U.S. Sen. Josh Hawley has filed two bills in what he calls a bid to break up what he calls a “higher education monopoly.”

One bill would make more job-training and certification programs eligible for the federal financial aid known as Pell Grants. The other would require colleges and universities to pay half the outstanding balance when students default on loans.

The student loan bill will “require institutions of higher education to have skin in the game when it comes to cost and student outcomes by requiring them to repay a portion of the loan balance of students who are unable to repay their debt,” according to a release from Hawley’s office.

“The factor (in creating the bills) is talking to families all across our state over and over again,” Hawley said in an interview with ABC 17 News. “Students and workers who say they need more opportunities for jobs. They need job training. They need to get skills training. They need to get the kind of vocational training that they want and need for the workforce.”

But Hawley said the people he talked to told him they wanted to get that training without having to take on the “burden” of an expensive four-year degree.

Information from the Missouri Department of Higher Education showed the total tuition and required fees for students at various universities across the state, per year. In 2019, the average University of Missouri student paid $9,879.06 per year in tuition and fees, according to the Missouri Department of Higher Education. A graduate student paid $10,017.30.

Other colleges in Missouri had similar numbers. The average Lincoln University student paid $7,632 in 2019. The average Missouri State University student paid $7,376 in 2019.

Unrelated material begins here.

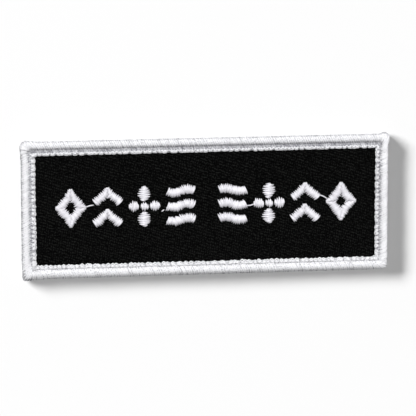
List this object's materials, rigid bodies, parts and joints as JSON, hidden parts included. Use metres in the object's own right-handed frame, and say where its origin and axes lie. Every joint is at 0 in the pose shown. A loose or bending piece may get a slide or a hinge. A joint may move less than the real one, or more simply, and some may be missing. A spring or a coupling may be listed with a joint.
{
  "type": "embroidered cloth patch",
  "caption": "Flat rectangular black twill patch with a thick white merrowed edge and a row of raised white satin-stitched ornaments.",
  "frame": {"origin": "centre of the patch's bounding box, on the surface that the border's underside rests on", "axes": "+X along the row of ornaments as worn, +Y to the top edge as worn, +Z out of the embroidered face"},
  "size_m": [0.1027, 0.0389, 0.0024],
  "materials": {
    "twill": "matt black polyester twill with faint slanting ribs",
    "border_thread": "white polyester overlock thread with a soft sheen",
    "satin_thread": "white trilobal polyester embroidery thread with a satin sheen"
  },
  "bodies": {
    "root": {"ground_cloth": "twill", "merrow_border": "border_thread", "lozenge_left": "satin_thread", "chevron_upper_left": "satin_thread", "chevron_lower_left": "satin_thread", "flower_eye_left": "satin_thread", "petal_top_left": "satin_thread", "petal_bottom_left": "satin_thread", "petal_east_left": "satin_thread", "petal_west_left": "satin_thread", "wave_upper_left": "satin_thread", "wave_middle_left": "satin_thread", "wave_lower_left": "satin_thread", "lozenge_right": "satin_thread", "chevron_upper_right": "satin_thread", "chevron_lower_right": "satin_thread", "flower_eye_right": "satin_thread", "petal_top_right": "satin_thread", "petal_bottom_right": "satin_thread", "petal_east_right": "satin_thread", "petal_west_right": "satin_thread", "wave_upper_right": "satin_thread", "wave_middle_right": "satin_thread", "wave_lower_right": "satin_thread"}
  },
  "joints": []
}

“You shouldn’t have to take on a mountain of debt and get a four-year degree that you don’t want in order to get a good job in our state or our country,” Hawley said.

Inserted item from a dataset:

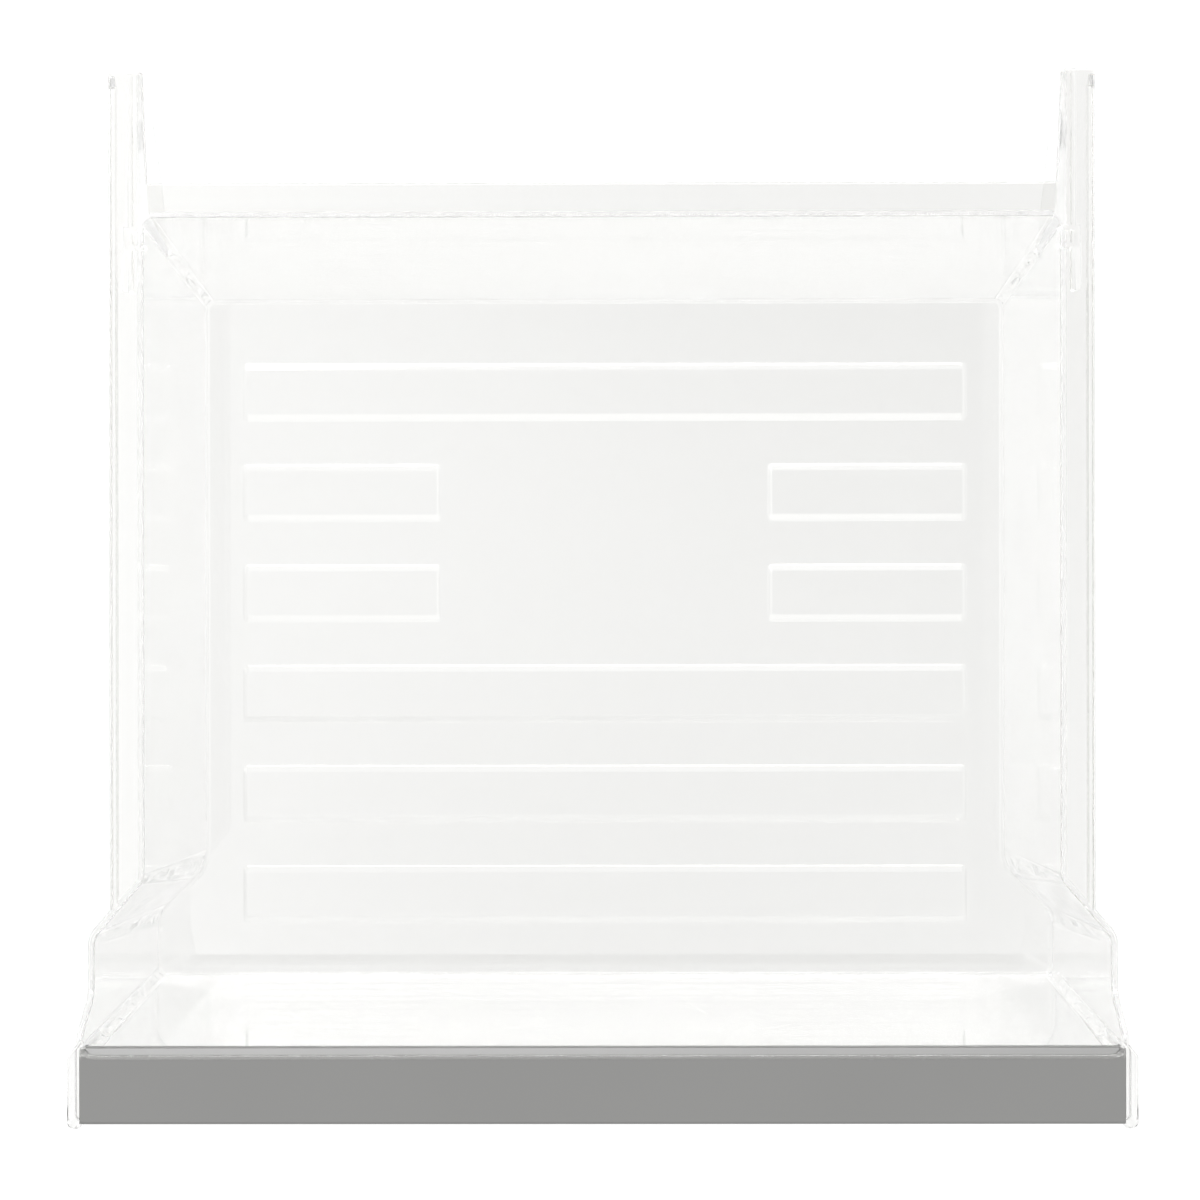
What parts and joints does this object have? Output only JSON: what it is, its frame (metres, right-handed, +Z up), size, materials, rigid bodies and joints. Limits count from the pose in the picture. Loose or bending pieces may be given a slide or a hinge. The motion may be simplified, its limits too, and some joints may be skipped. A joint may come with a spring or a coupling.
{
  "type": "refrigerator storage drawer",
  "caption": "Clear moulded refrigerator drawer with side slide rails, rear ears, a barred floor, a flared front and a grey clip-on trim over its front ledge.",
  "frame": {"origin": "middle of the drawer's footprint, on the surface that its floor rests on", "axes": "+Z up, out of the open top; -Y is the front with the grey trim; +X is the right side seen from the front"},
  "size_m": [0.4, 0.3986, 0.185],
  "materials": {
    "clear_plastic": "polished, water clear",
    "grey_plastic": "satin, fine grain"
  },
  "bodies": {
    "root": {"clear_pan": "clear_plastic", "front_trim": "grey_plastic"}
  },
  "joints": []
}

He said he believes the student loan bill will force colleges to pay attention to the types of education students are getting.

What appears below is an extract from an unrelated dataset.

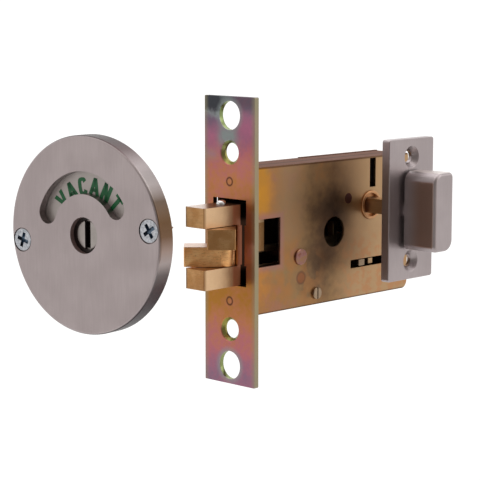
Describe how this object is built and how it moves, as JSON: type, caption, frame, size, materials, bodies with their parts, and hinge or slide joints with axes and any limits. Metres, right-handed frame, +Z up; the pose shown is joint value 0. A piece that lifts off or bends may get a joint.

According to the Institute for College Access and Success, the average debt of MU graduates in 2017 was $27,364. The organization says 52 percent of 2017 MU graduates left school with student loan debts.

MU spokesman Christian Basi said the university’s loan default rate is 4.1 percent out of the 52 percent of students who have debt. But he said the national default loan rate is 10.8 percent.

“Right now we’ve seen way too many examples across the country of colleges happy to take the students’ money, happy to help sign that student up for all of the loans, and then they don’t really pay attention to whether or not the student is succeeding,” Hawley said. “They don’t give them any kind of career guidance counseling.”

Basi said the university would not comment on the merits of Hawley’s proposals.

Basi said the university has already tried combating student loans by lowering room and board rates 3 percent during the 2018-19 school year and plans to drop the rate again for the coming school year.

Basi also said MU students are required to go through a counseling session related to student loans before they graduate.

Hawley said he spoke with higher educators “in all sectors” while creating the bill.

Hawley, a Republican who was a law professor at the University of Missouri before winning election to the Missouri Attorney General’s Office and then the U.S. Senate, has been critical of higher education. During his campaign for Senate last year Hawley frequently talked about higher education, questioning the worth of degrees students get and saying higher education indoctrinates students with far-left ideology.

His wife, Erin, is still employed by the University of Missouri.

ABC 17 reached out to several universities and organizations for comment on the legislation, but did not hear back.